TO BE DONE: Go from the first line to the line with "REDDISH, SEAM_STAIN, LEG_GLAZE" and return those lines verbatim, ends included.

SUPPLIED MATERIAL:
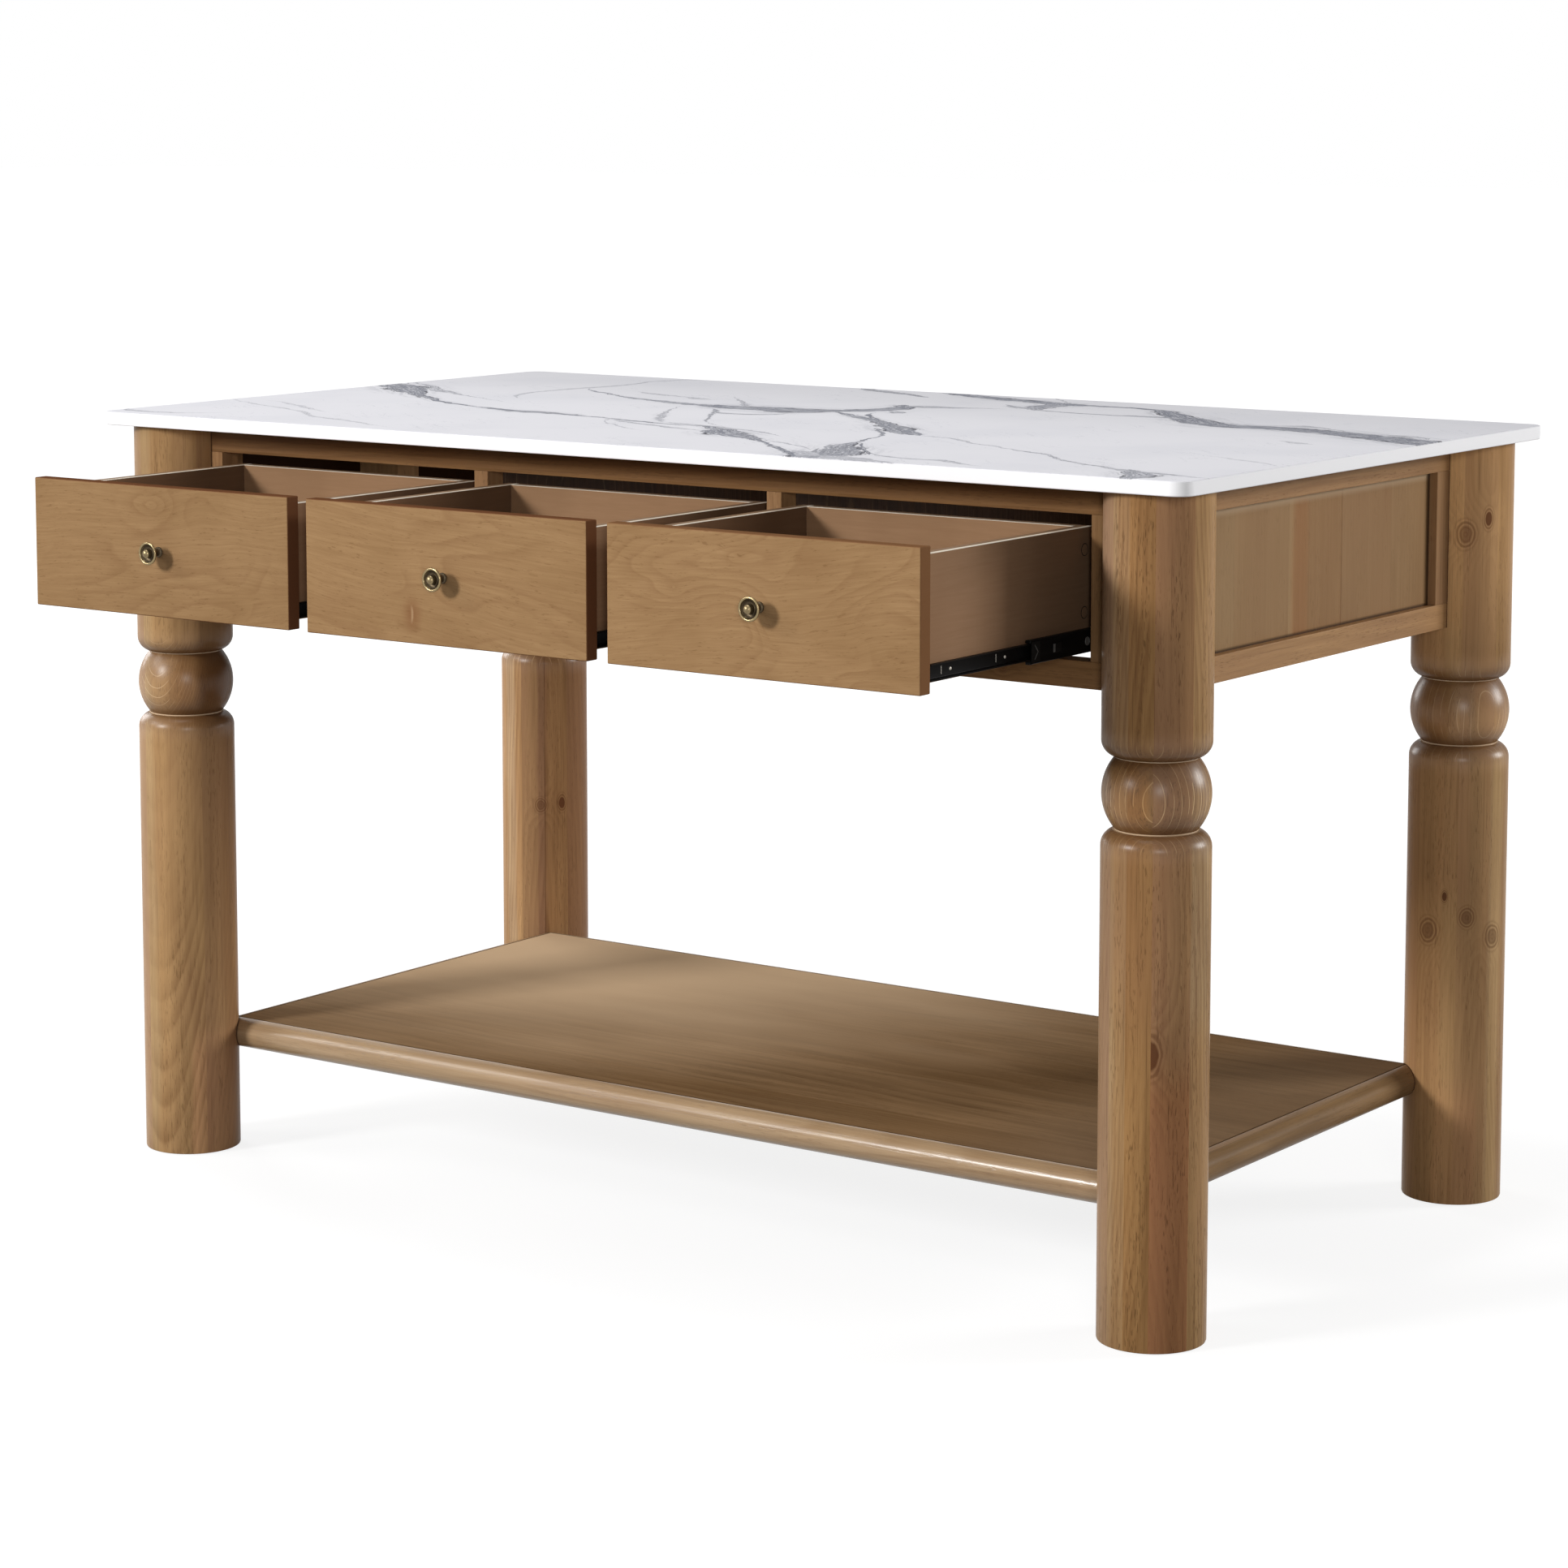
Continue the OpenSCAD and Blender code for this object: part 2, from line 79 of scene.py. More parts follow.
# Ranges that the vein curves span, and the half width under which a vein counts as this wide
VEIN_SWAY, VEIN_WIDEST, VEIN_THINNEST = 200, 50, 1.2

# Distance between the pale growth lines of timber, in metres, and the legs' turn to the camera, in degrees
LINE_STEP = 0.0085
LEG_TURN = 35.4

# Colours of stain that several materials share
REDDISH, SEAM_STAIN, LEG_GLAZE = (0.285, 0.15, 0.078), (0.04, 0.018, 0.008), (0.12, 0.054, 0.019)

# Camera and lamps, found from the photograph's perspective, highlights and shadows. A lamp has its azimuth,
# elevation, distance, size and level.
CAMERA_AT = Vector((2821.8, -4006.1, 1320.3))
CAMERA_TURN, CAMERA_PITCH, CAMERA_LENS, CAMERA_SHIFT = 35.50, 6.56, 94.71, -0.15
AIM = Vector((0, 0, 0.55))
AMBIENT, FLOOR_NEAR, FLOOR_FAR = 0.085, 0.84, 1.0
LAMPS = {
    "key": (-27, 22, 9.0, 1.6, 0.71),
    "fill": (-56, 29, 8.0, 2.4, 0.24),
    "camera": (40, 11, 9.0, 1.4, 0.23),
    "rim": (134, 15, 8.0, 2.4, 0.64),
    "left": (-108, 14, 8.0, 3.0, 0.37),
    "top": (-27, 78, 8.0, 3.0, 0.23),
}


# Node helpers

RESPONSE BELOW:
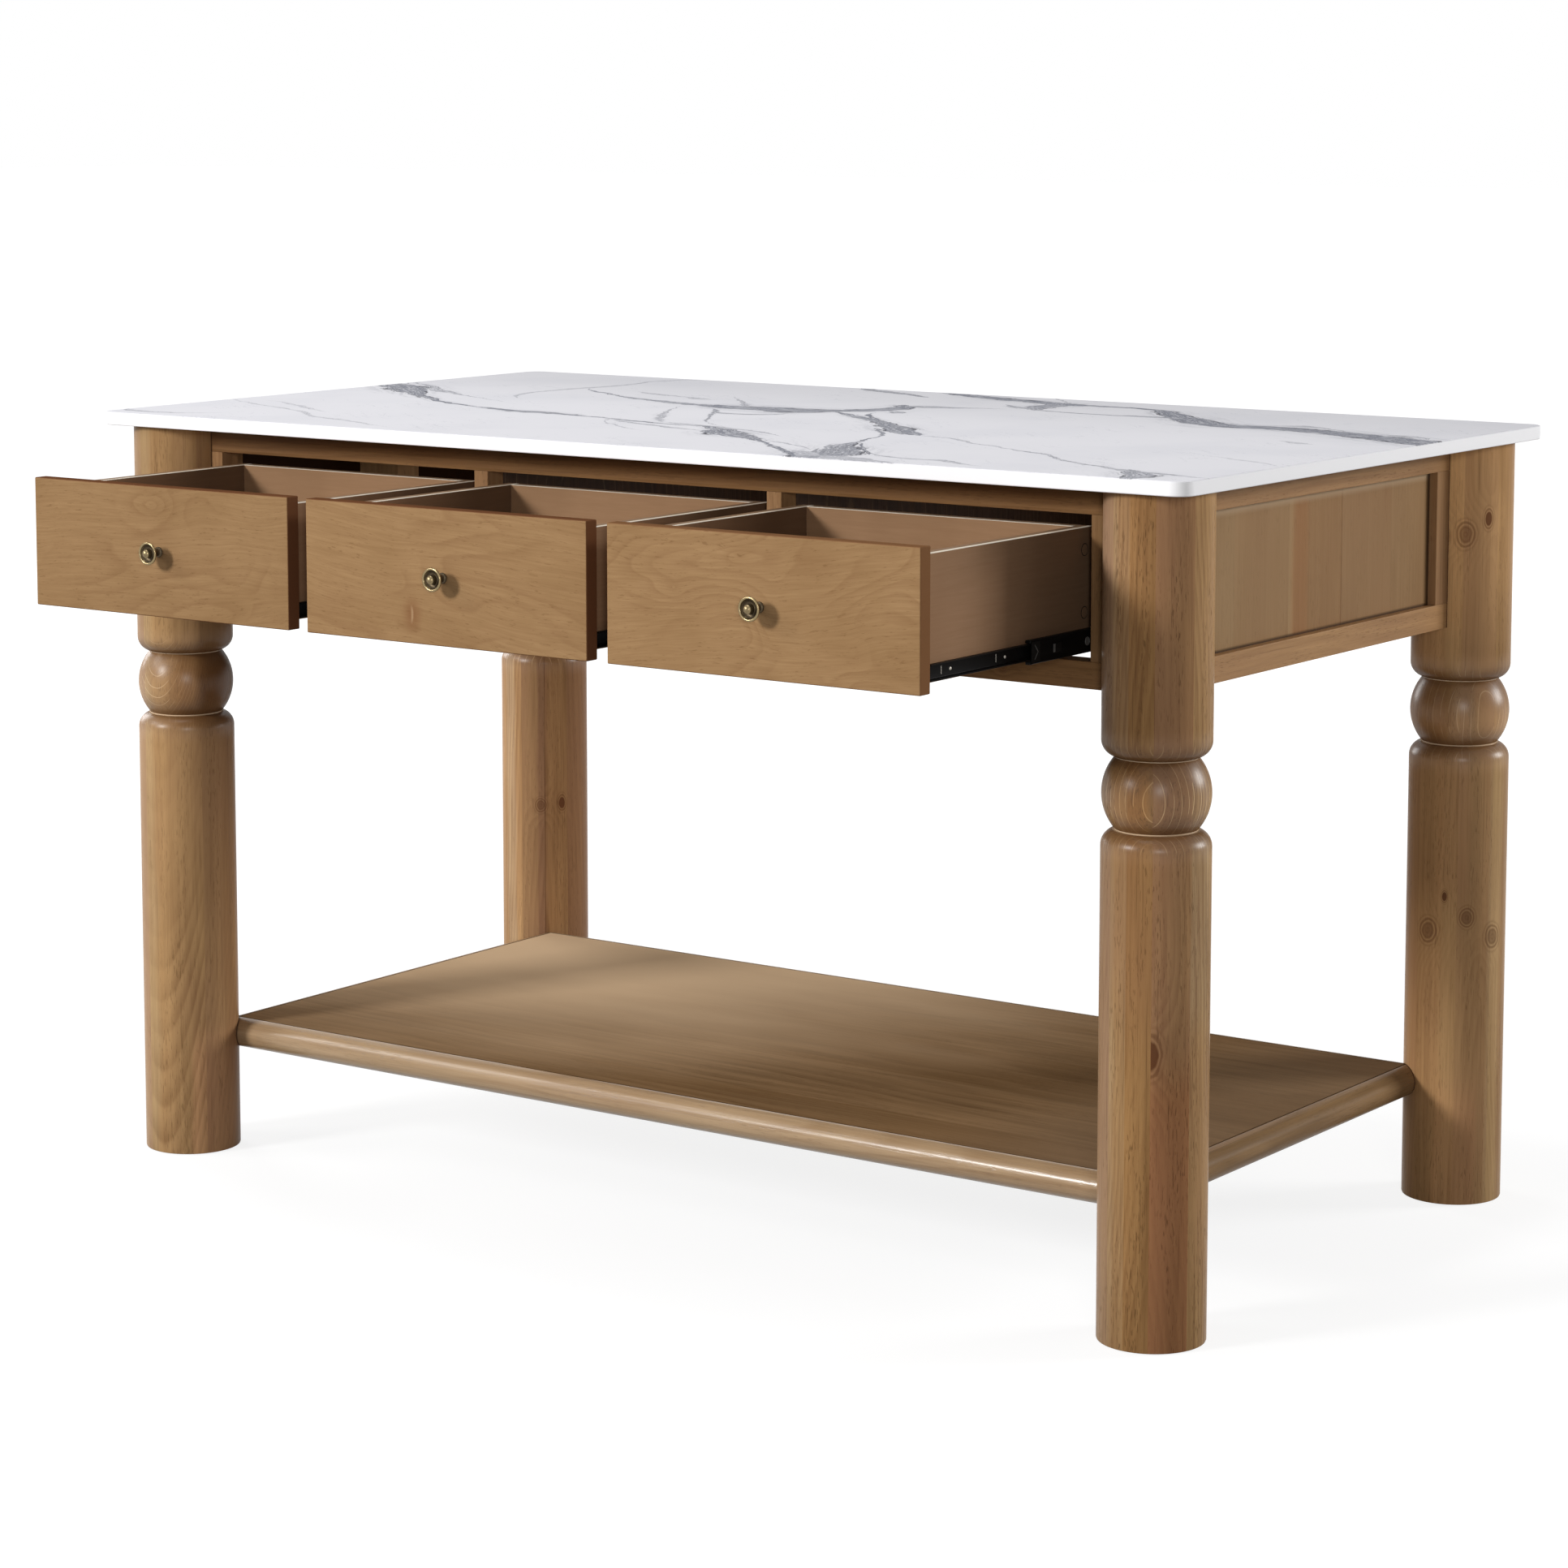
Continue the OpenSCAD and Blender code for this object: part 2, from line 79 of scene.py. More parts follow.
# Ranges that the vein curves span, and the half width under which a vein counts as this wide
VEIN_SWAY, VEIN_WIDEST, VEIN_THINNEST = 200, 50, 1.2

# Distance between the pale growth lines of timber, in metres, and the legs' turn to the camera, in degrees
LINE_STEP = 0.0085
LEG_TURN = 35.4

# Colours of stain that several materials share
REDDISH, SEAM_STAIN, LEG_GLAZE = (0.285, 0.15, 0.078), (0.04, 0.018, 0.008), (0.12, 0.054, 0.019)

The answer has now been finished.